For dinner with roast chicken, Huff Estates South Bay Chardonnay 2007 – a beautifully composed Chardonnay from Prince Edward County.

Wednesday, April 21: Recorded my 680News wine reviews and after lunch over to Doug Towers for a tasting with David Lawrason.

Thursday, April 22: Lunch with old friends today at Le Paradis: Eric Wright and Howard Engel. I've been asked to write the early history of the Crime Writers of Canada. I was the first President in 1982. Over lunch we reminisced about the early days of the CWC. Nadine and Gary Melemis and Deborah's sister Suzanne came to dinner. To honour Nadine's Greek heritage I opened a bottle of Tselepos Mantinia Moscophilero 2009 with sautéed almond and prosciutto-wrapped asparagus. With the bocconccini and tomato starter, a bottle of Road 13 Stemwinder 2009, a blend of 60% Chardonnay, 32% Sauvignon Blanc and 8% Chardonnay Musqué (delicious).
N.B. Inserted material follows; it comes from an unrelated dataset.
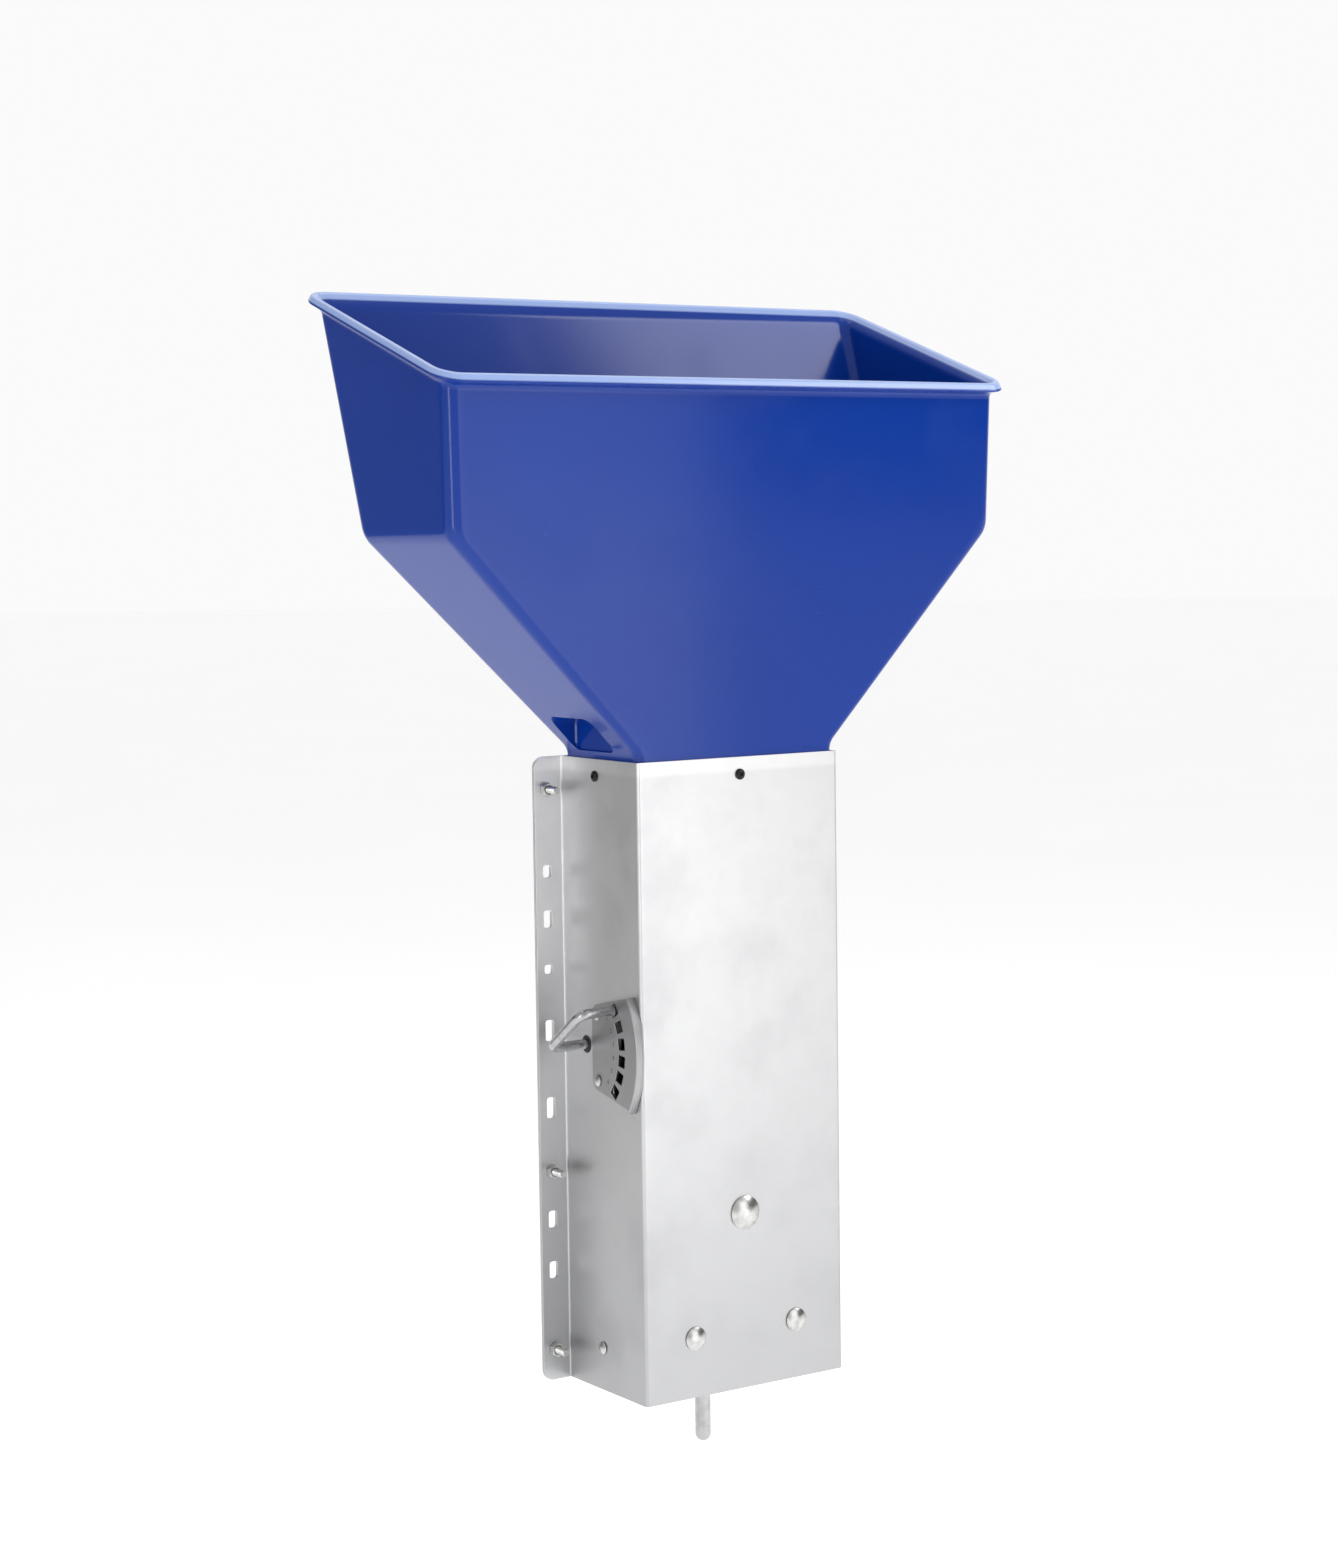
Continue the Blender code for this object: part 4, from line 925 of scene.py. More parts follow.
@dataclass
class Downpipe(Assembly):
    """The folded front shell, the back plate and the fixings through their flanges.

    Attributes:
        sheet: Sheet thickness.
        flange: Width of each flange.
        fold: Outer radius of a fold.
        corner: Radius of a flange's corner.
        slot_width: Width of the mounting slots.
        slots: Each slot's height above the lower edge and its length.
        seat_radius: Radius of the back plate's holes, which the stud heads sit in.
        stud_radius: Radius of a stud.
        stud_head: Height of a stud's flush head.
        stud_plain: How far from its rear face a stud's thread starts.
        stud_runout: Plain length at a stud's end.
        bush_radius: Radius of a shaft bush.
        clearance: Gap around a fixing in its hole.
        thread_pitch: Pitch of a stud's thread.
        thread_depth: Depth of a stud's thread.
        edge: Chamfer on a cut edge.
        bend_steps: Segments in a fold.
        bend_margin: Width of the strip that is kept flat beside a fold.
    """

    sheet: float = 0.0015
    flange: float = 0.025
    fold: float = 0.003
    corner: float = 0.009
    slot_width: float = 0.0075
    slots: tuple[tuple[float, float], ...] = (
        (0.409, 0.010), (0.371, 0.014), (0.331, 0.0075), (0.282, 0.017),
        (0.220, 0.017), (0.130, 0.014), (0.089, 0.014),
    )
    seat_radius: float = 0.0058
    stud_radius: float = 0.003
    stud_head: float = 0.0008
    stud_plain: float = 0.0035
    stud_runout: float = 0.0005
    bush_radius: float = 0.0066
    clearance: float = 0.0004
    thread_pitch: float = 0.001
    thread_depth: float = 0.00045
    edge: float = 0.00015
    bend_steps: int = 8
    bend_margin: float = 0.0005

    def flange_slots(self, x: float, bottom: float) -> list[Loop]:
        """The mounting slots of one flange.

        Args:
            x: Where their middles are across the sheet.
            bottom: Height of the sheet's lower edge.

        Returns:
            Their outlines.
        """
        loops = []
        for height, length in self.slots:
            low = (x - self.slot_width / 2, bottom + height - length / 2)
            high = (x + self.slot_width / 2, bottom + height + length / 2)
            loops.append(rounded_box(low, high, 0.3 * min(self.slot_width, length)))
        return loops

    def hole_at(self, line: FoldLine, leg: int, node: str, radius: float) -> Loop:
        """A round hole on one leg of the sheet, laid flat.

        Args:
            line: The folded sheet's middle line.
            leg: The leg that the hole is on.
            node: The fixing that goes through it.
            radius: Radius of that fixing.

        Returns:
            Its outline.
        """
        spot = middle(node)
        start, ahead = line.corners[leg], line.corners[leg + 1] - line.corners[leg]
        along = (spot.xy - start).dot(ahead.normalized())
        return circle((line.station(leg, along), spot.z), radius + self.clearance)

    def shell_holes(self, line: FoldLine, bottom: float) -> list[Loop]:
        """Every opening in the folded sheet, laid flat.

        Args:
            line: The folded sheet's middle line.
            bottom: Height of the sheet's lower edge.

        Returns:
            Their outlines.
        """
        holes: list[Loop] = []
        for leg, side in ((0, "left"), (4, "right")):
            studs = [f"flange_stud_{side}_{level}" for level in LEVELS]
            holes += [self.hole_at(line, leg, stud, self.stud_radius) for stud in studs]
            along = abs(middle(studs[0]).x - line.corners[leg].x)
            holes += self.flange_slots(line.station(leg, along), bottom)
        for leg, side in ((1, "left"), (3, "right")):
            holes.append(self.hole_at(line, leg, f"hopper_screw_{side}", SCREW_RADIUS))
            holes.append(self.hole_at(line, leg, f"ledge_side_bolt_{side}", SIDE_BOLT_RADIUS))
            holes.append(self.hole_at(line, leg, f"shaft_bush_{side}", self.bush_radius))
            holes.append(self.hole_at(line, 2, f"ledge_front_bolt_{side}", FRONT_BOLT_RADIUS))
        holes.append(self.hole_at(line, 2, "hopper_screw_front", SCREW_RADIUS))
        holes.append(self.hole_at(line, 2, "trigger_bolt", TRIGGER_BOLT_RADIUS))
        axis = middle("shaft_bush_left")
        along = abs(axis.y - line.corners[1].y)
        place = (line.station(1, along), axis.z)
        holes.append([(place[0] + x, place[1] + z) for x, z in IndexPlate.wall_slot()])
        return holes

    def make_shell(self) -> None:
        """Folds the front shell from its flat sheet."""
        low, high = corners_of("front_shell")
        half = self.sheet / 2
        wall, rear, front = high.x - self.flange, high.y - half, low.y + half
        corners = [(low.x, rear), (half - wall, rear), (half - wall, front)]
        corners += [(-x, y) for x, y in reversed(corners)]
        line = FoldLine(tuple(Vector(corner) for corner in corners), self.fold - half)
        outline = rounded_box((0.0, low.z), (line.length(), high.z), self.corner, 8)
        form = Form().plate(outline, self.shell_holes(line, low.z), self.sheet, self.edge)
        mesh, steps = form.mesh, self.bend_steps
        for start, end in line.bends():
            marks = [start + (end - start) * step / steps for step in range(steps + 1)]
            for mark in [start - self.bend_margin, *marks, end + self.bend_margin]:
                whole = [*mesh.verts, *mesh.edges, *mesh.faces]
                cut = {"plane_co": (mark, 0, 0), "plane_no": (1, 0, 0)}
                bmesh.ops.bisect_plane(mesh, geom=whole, dist=1e-8, **cut)
        for vert in form.mesh.verts:
            point, ahead = line.locate(vert.co.x)
            inward = Vector((-ahead.y, ahead.x))
            place = point - inward * vert.co.z
            vert.co = (place.x, place.y, vert.co.y)
        self.add(form.done("downpipe_shell", 40), Slot.SHEET, "front_shell")

    def make_plate(self) -> None:
        """Cuts the back plate, with seats for the stud heads."""
        low, high = corners_of("back_plate")
        centre = (low + high) / 2
        outline = rounded_box(low.xz, high.xz, self.corner, 8)
        holes = []
        for side in SIDES:
            studs = [middle(f"flange_stud_{side}_{level}") for level in LEVELS]
            holes += [circle((stud.x, stud.z), self.seat_radius) for stud in studs]
            holes += self.flange_slots(studs[0].x, low.z)
        form = Form().plate(outline, holes, high.y - low.y, self.edge)
        form.moved(Facing.FRONT.at(0, centre.y, 0))
        self.add(form.done("downpipe_back"), Slot.SHEET, "back_plate")

    def make_fixings(self) -> None:
        """Threaded studs with flush heads, and their nuts."""
        for side in SIDES:
            for level in LEVELS:
                node = f"flange_stud_{side}_{level}"
                low, high = corners_of(node)
                x, z = middle(node).x, middle(node).z
                reach, head, radius = high.y - low.y, (high.x - low.x) / 2, self.stud_radius
                pitch, depth = self.thread_pitch, self.thread_depth
                profile = [(0.0, 0.0), (head, 0.0), (head, self.stud_head), (radius, self.stud_head)]
                profile += threads(self.stud_plain, reach - self.stud_runout, radius, pitch, depth)
                profile += [(radius - depth, reach), (0.0, reach)]
                stud = Form().turned(profile, Facing.FRONT.at(x, high.y, z), 28)
                self.add(stud.done(f"stud_{side}_{level}"), Slot.PLATED, node)
                hex_nut(self, f"flange_nut_{side}_{level}", Facing.FRONT, radius)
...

With the BBQ sirloin, boiled fingerling potatoes , French beans and broccholini I opened a bottle of Painted Rock Merlot 2007. With the cheese course, a bottle of Road 13 Rockpile 2008 (60% Syrah, 19% Merlot , 10% Cabernet Sauvignon, 6% Cabernet Franc, 2% Zinfandel, 1% Viognier, 1% Grenache, 1% Mourvedre!). This winery is turning out some terrific wines.

Friday, April 23: A mad scramble to input my tasting notes for the May 29th Vintages release before I leave tomorrow for London. I'm judging in the Decanter World Wine Competition and am Regional Chair of the Canadian panel. My fellow judges are Steve Thurlow from Toronto, Barb Philip MW from Vancouver and Joel Butler MW from California.

A meeting with Aaron Zifkin of Artez Interactive to discuss the possibility of on-line donations for Grapes for Humanity. And then a later meeting with Jean-François Bergeron to discuss a possible book project. Opened a bottle of Joie Farm Riesling 2009 –one of the best Rieslings I've tried from BC (lovely off-dry, honeyed grapefruit flavour, great tension between residual sweetness and citrus acidity.